From the faintly purple-tinted old painting of a castle and the fact that the band’s logo was in “tree-branch writing”, I was expecting some sort of growled metal music. But, to my surprise, it wasn’t a metal song. And it was also good enough to actually make me buy a digital copy of the album (in MP3 format) later in the day.
[And, on a side-note: This album is MUCH cheaper than it probably should be. It was £3.49 on Amazon at the time of writing in early-mid June, and the album’s Bandcamp page lets you pay what you want as long as it is more than one US dollar (though, if you’re in the UK, your bank will probably charge a currency conversion fee of some sort on top of that).]

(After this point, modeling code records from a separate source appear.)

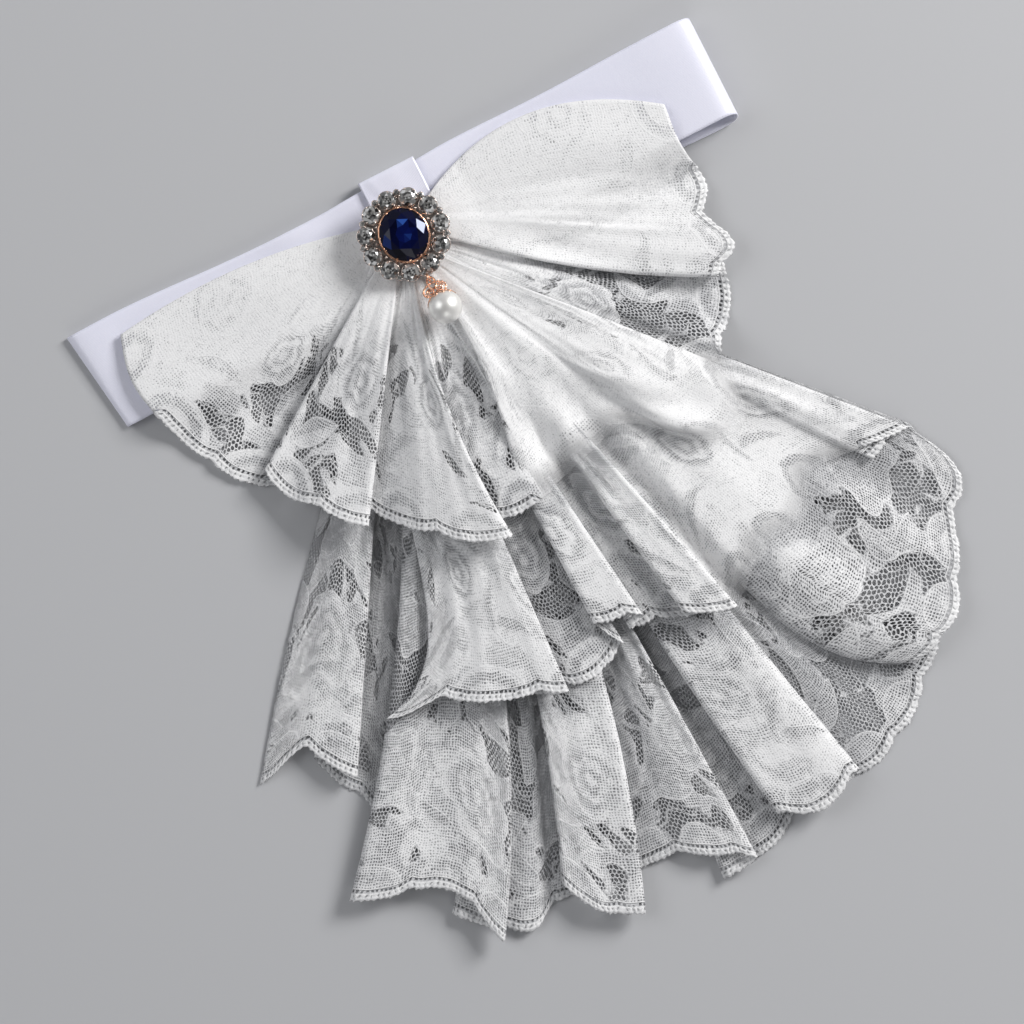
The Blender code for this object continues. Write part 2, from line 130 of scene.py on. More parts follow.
class Graph:
    """A material's node tree with its Principled shader."""

    def __init__(self, name: str) -> None:
        """Makes the material.

        Args:
            name: the material's name.
        """
        self.material = bpy.data.materials.new(name)
        self.material.use_nodes = True
        self.nodes = self.material.node_tree.nodes
        self.links = self.material.node_tree.links
        self.shader = self.nodes["Principled BSDF"]

    def add(self, kind: str, **settings: object) -> bpy.types.Node:
        """Adds a node.

        Args:
            kind: the name of its type.
            settings: properties to set on it.

        Returns:
            The node.
        """
        node = self.nodes.new(kind)
        for key, value in settings.items():
            setattr(node, key, value)
        return node

    def put(self, value: Term | float | Sequence[float], socket: Socket) -> None:
        """Links a term to an input, or sets the input to a constant.

        Args:
            value: the term or constant.
            socket: the input.
        """
        if isinstance(value, Term):
            self.links.new(value.socket, socket)
        else:
            socket.default_value = value

    def math(self, operation: str, *values: Term | float) -> Term:
        """Adds a Math node.

        Args:
            operation: what it works out.
            values: what from.

        Returns:
            Its result.
        """
        node = self.add("ShaderNodeMath", operation=operation)
        for value, socket in zip(values, node.inputs):
            self.put(value, socket)
        return Term(self, node.outputs[0])

    def step(self, value: Term, low: float, high: float) -> Term:
        """Adds a smooth step.

        Args:
            value: what it follows.
            low: the value at which it is 0.
            high: the value at which it is 1, which may be below low.

        Returns:
            The step.
        """
        node = self.add("ShaderNodeMapRange", interpolation_type="SMOOTHSTEP")
        falls = high < low
        sockets = (value, min(low, high), max(low, high), float(falls), float(not falls))
        for entry, socket in zip(sockets, node.inputs):
            self.put(entry, socket)
        return Term(self, node.outputs[0])

    def blend(self, share: Term, first: Term | float, second: Term | float) -> Term:
        """Goes from one number to another.

        Args:
            share: how far, from 0 to 1.
            first: the number at 0.
            second: the number at 1.

        Returns:
            The number between them.
        """
        node = self.add("ShaderNodeMix", data_type="FLOAT")
        for entry, index in zip((share, first, second), MIX_NUMBERS):
            self.put(entry, node.inputs[index])
        return Term(self, node.outputs[0])

    def tint(self, share: Term, first: Colour, second: Colour) -> Socket:
        """Goes from one colour to another.

        Args:
            share: how far, from 0 to 1.
            first: the colour at 0.
            second: the colour at 1.

        Returns:
            The colour between them.
        """
        node = self.add("ShaderNodeMix", data_type="RGBA")
        self.put(share, node.inputs[0])
        for colour, index in zip((first, second), MIX_COLOURS):
            node.inputs[index].default_value = (*colour, 1.0)
        return node.outputs[MIX_COLOUR_OUT]

    def attribute(self, name: str) -> tuple[Term, Term, Term]:
        """The three numbers of a vector attribute of the mesh."""
        return self.split(self.add("ShaderNodeAttribute", attribute_name=name).outputs["Vector"])

    def split(self, source: Socket) -> tuple[Term, Term, Term]:
        """The three numbers of a vector."""
        link = self.links.new(source, self.add("ShaderNodeSeparateXYZ").inputs[0])
        return tuple(Term(self, output) for output in link.to_node.outputs)

    def strip(self) -> tuple[Term, Term]:
        """Millimetres along a ribbon or strip and in from its edge, from the UV map."""
        u, v, _ = self.split(self.add("ShaderNodeUVMap", uv_map="strip").outputs[0])
        return u * STRIP_UNIT, v * STRIP_UNIT

    def noise(self, scale: float, detail: float = 2.0) -> Term:
        """Noise on object coordinates.

        Args:
            scale: features a metre.
            detail: octaves.

        Returns:
            The noise, from 0 to 1.
        """
        node = self.add("ShaderNodeTexNoise")
        node.inputs["Scale"].default_value = scale
        node.inputs["Detail"].default_value = detail
        self.links.new(self.add("ShaderNodeTexCoord").outputs["Object"], node.inputs["Vector"])
        return Term(self, node.outputs["Fac"])

    def relief(self, height: Term, distance: float, strength: float = 1.0) -> None:
        """Bumps the shader's normal.

        Args:
            height: the relief, from 0 to 1.
            distance: its depth in millimetres.
            strength: how much of it shows.
        """
        node = self.add("ShaderNodeBump")
        node.inputs["Strength"].default_value = strength
        node.inputs["Distance"].default_value = distance * MM
        self.put(height, node.inputs["Height"])
        self.links.new(node.outputs[0], self.shader.inputs["Normal"])

    def fix(self, **values: float | Sequence[float]) -> None:
        """Sets sockets of the shader that are the same all over.

        Args:
            values: a number or colour for each socket; underscores in its name stand for spaces.
        """
        for key, value in values.items():
            socket = self.shader.inputs[key.replace("_", " ")]
            socket.default_value = (*value, 1.0) if isinstance(value, tuple) else value

    def colour(self, source: Socket) -> None:
        """Links the base colour."""
        self.links.new(source, self.shader.inputs["Base Color"])


class Shape(NamedTuple):
    """Points in millimetres, and faces as lists of point numbers."""

    points: Array
    faces: list


def grid_faces(rows: int, columns: int, ring_rows: bool = False, ring_columns: bool = False) -> list:
    """Quads of a grid of points, optionally closed along either way.

    Args:
        rows: number of rows of points.
        columns: number of points in each row.
        ring_rows: whether the last row joins the first.
        ring_columns: whether each row is a ring.

    Returns:
        The faces.
    """
    row = np.arange(rows if ring_rows else rows - 1)[:, None]
    column = np.arange(columns if ring_columns else columns - 1)[None, :]
    below, beside = (row + 1) % rows, (column + 1) % columns
    corners = (row * columns + column, below * columns + column, below * columns + beside)
    quads = np.stack(np.broadcast_arrays(*corners, row * columns + beside), -1)
    return quads.reshape(-1, 4).tolist()


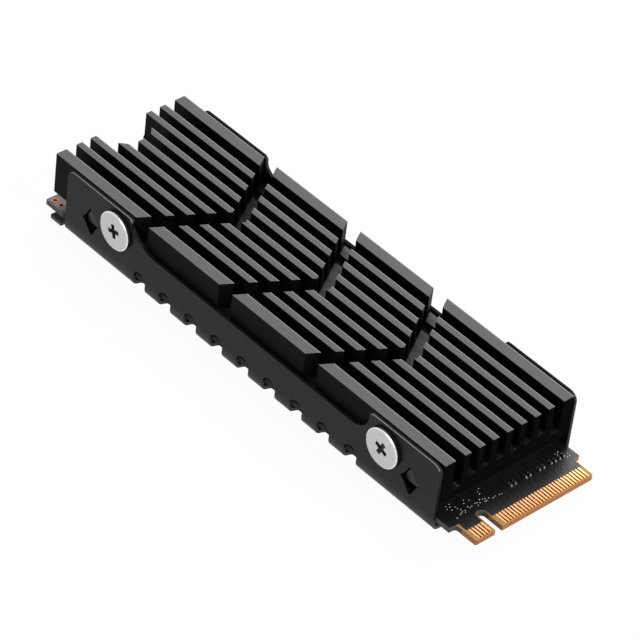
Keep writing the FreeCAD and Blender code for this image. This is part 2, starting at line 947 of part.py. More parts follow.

The best way I can describe this – mostly instrumental – album is to imagine the moody retro synthesiser music from Vangelis’ 1982 soundtrack to the movie “Blade Runner”, but with the atmosphere of a 1990s Cradle Of Filth album and a tiny hint of Akira Yamaoka’s soundtrack to the classic survival horror game “Silent Hill 2” (2001/2024). This is so cool 🙂 I’ve only listened to the whole album maybe once or twice before writing this short review, so I apologise if I miss anything.
These songs are relaxing, but ominous. Melancholy, yet hopeful. This album is pure atmosphere in the best possible way 🙂 Aside from a dramatic spoken segment near the end of the first track, it seems to be completely instrumental. Some of the synthesisers have an old-school sound to them, an eerie piercing retro sci-fi wail which reminds me of old oscilloscopes. They sound analogue rather than digital. This is paired with ominous piano music and an array of sound effects, as well as a wonderfully dramatic spoken word segment in the first track.
Earlier I mentioned 1990s Cradle Of Filth and, whilst Vanishing Amulet’s “Moonlight Cryer” (2025) isn’t a metal album, it not only has the gothic atmosphere you’d expect from classic Filth songs like “Haunted Shores” or “Beauty Slept In Sodom”, but many of the song titles also sound like they could have shown up on an old Cradle Of Filth album as well – like “Crumbled Estate” and “Nobles Adorned Chamber Portraits”.
Yet, whilst it keeps the gothic atmosphere of 1990s Cradle Of Filth, the slow pacing and the style of the synthesisers genuinely feel like something from a neon-lit jazz bar in the movie “Blade Runner” (1982). It has that sort of melancholy relaxation to it, with a tiny undercurrent of hope and optimism, which sometimes genuinely makes you feel like you’re a morally-ambiguous detective in a 1980s future, drinking whisky from a square glass whilst the headlights of flying cars gently drift across the rain-spattered night sky.
This mixture of sorrow and hope, this feeling of “dark relaxation”, is also mildly evocative of Akira Yamaoka’s music for “Silent Hill 2” (2001/2024) at times as well 🙂 And the opening segment of “Elisabet’s Jewelry Box” almost sounds like something from this game too. The quiet, sombre piano twinkling like tears in darkness. You almost expect to hear an electric guitar kick in as James Sunderland walks away into the swirling fog. But there are no guitars, just atmospheric pianos and bittersweet synthesiser music, like a shaft of early-morning sunlight through the window of a smoky hotel room in 1993.
And the beginning of “Ghostly Ballroom” also feels like it could have come from a 1990s computer game in the best possible way 🙂 Like, I can imagine some pre-rendered old building in a a “Point and Click” game, or J.C.Denton from “Deus Ex” (2000) entering a gloomy stone building whilst this part plays. Yet, listening to this part again, there’s also a hint of the 1980s to it – of an abandoned shopping mall room filled with desolate mannequins, with dark blue skies and silhouetted tower blocks outside the large windows.
Listening to the album as a whole in the background, one interesting thing is how well each song merges into each other. It can sometimes be difficult to tell where one ends and the next begins. It isn’t an eight-track album, it’s almost more like one thirty-eight minute song split into eight parts. The album is consistent enough to feel unified, but with enough variety to prevent it from becoming monotonous. Most of all though, it’s more of a mood. From what little information I’ve been able to find, the whole album was created by just one goth called “Withering Prince”. And, like indie survival horror games which are made by just one person, this does add a subtle something to the album.
And it’s sort of perfect. Again, imagine a combination of the downbeat moments in “Blade Runner” (1982), but with the atmosphere of a 1990s Cradle Of Filth album. Of old decaying manor houses, but in a moody 1980s version of the future. The overall emotion is gloomy and forlorn, but with enough subtle hints of hope and optimism to prevent it feeling too depressing. And this album is a lot better than something which still only had double-digit views on Youtube a day or so after it was released should be.
If I had to give it a rating out of five, it would get a solid five. Listen to it!